Reproduce the listing below verbatim.

☆ ☆ ☆ ☆ ☆

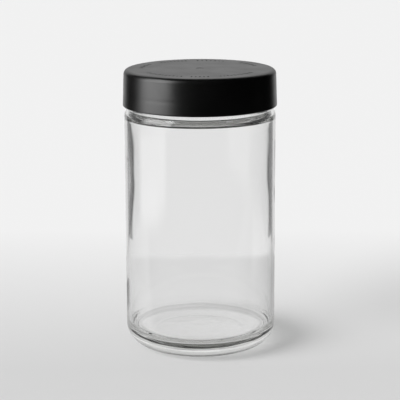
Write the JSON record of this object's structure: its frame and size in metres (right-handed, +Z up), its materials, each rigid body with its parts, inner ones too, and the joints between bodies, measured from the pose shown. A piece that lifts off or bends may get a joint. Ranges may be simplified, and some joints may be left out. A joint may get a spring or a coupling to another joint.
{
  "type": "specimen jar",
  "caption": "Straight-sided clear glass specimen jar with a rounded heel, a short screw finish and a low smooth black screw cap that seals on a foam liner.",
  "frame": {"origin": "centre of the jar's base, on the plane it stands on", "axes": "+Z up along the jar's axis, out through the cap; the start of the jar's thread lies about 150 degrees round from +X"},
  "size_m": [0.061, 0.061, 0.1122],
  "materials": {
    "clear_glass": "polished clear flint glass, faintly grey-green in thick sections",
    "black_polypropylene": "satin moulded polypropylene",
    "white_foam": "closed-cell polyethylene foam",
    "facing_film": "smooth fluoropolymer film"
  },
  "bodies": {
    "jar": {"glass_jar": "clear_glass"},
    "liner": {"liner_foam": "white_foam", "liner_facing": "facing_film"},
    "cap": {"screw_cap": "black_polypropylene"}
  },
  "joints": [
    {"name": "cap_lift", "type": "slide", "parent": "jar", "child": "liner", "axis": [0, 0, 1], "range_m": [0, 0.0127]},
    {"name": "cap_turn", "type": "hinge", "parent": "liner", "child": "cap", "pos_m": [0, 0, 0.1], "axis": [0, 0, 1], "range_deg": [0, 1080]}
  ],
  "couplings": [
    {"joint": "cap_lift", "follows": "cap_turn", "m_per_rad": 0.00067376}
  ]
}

☆ ☆ ☆ ☆ ☆

> **Final result**:
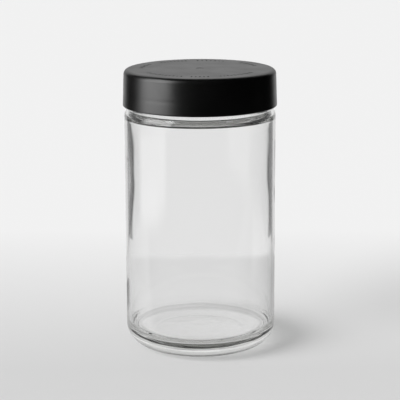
Write the JSON record of this object's structure: its frame and size in metres (right-handed, +Z up), its materials, each rigid body with its parts, inner ones too, and the joints between bodies, measured from the pose shown. A piece that lifts off or bends may get a joint. Ranges may be simplified, and some joints may be left out. A joint may get a spring or a coupling to another joint.
{
  "type": "specimen jar",
  "caption": "Straight-sided clear glass specimen jar with a rounded heel, a short screw finish and a low smooth black screw cap that seals on a foam liner.",
  "frame": {"origin": "centre of the jar's base, on the plane it stands on", "axes": "+Z up along the jar's axis, out through the cap; the start of the jar's thread lies about 150 degrees round from +X"},
  "size_m": [0.061, 0.061, 0.1122],
  "materials": {
    "clear_glass": "polished clear flint glass, faintly grey-green in thick sections",
    "black_polypropylene": "satin moulded polypropylene",
    "white_foam": "closed-cell polyethylene foam",
    "facing_film": "smooth fluoropolymer film"
  },
  "bodies": {
    "jar": {"glass_jar": "clear_glass"},
    "liner": {"liner_foam": "white_foam", "liner_facing": "facing_film"},
    "cap": {"screw_cap": "black_polypropylene"}
  },
  "joints": [
    {"name": "cap_lift", "type": "slide", "parent": "jar", "child": "liner", "axis": [0, 0, 1], "range_m": [0, 0.0127]},
    {"name": "cap_turn", "type": "hinge", "parent": "liner", "child": "cap", "pos_m": [0, 0, 0.1], "axis": [0, 0, 1], "range_deg": [0, 1080]}
  ],
  "couplings": [
    {"joint": "cap_lift", "follows": "cap_turn", "m_per_rad": 0.00067376}
  ]
}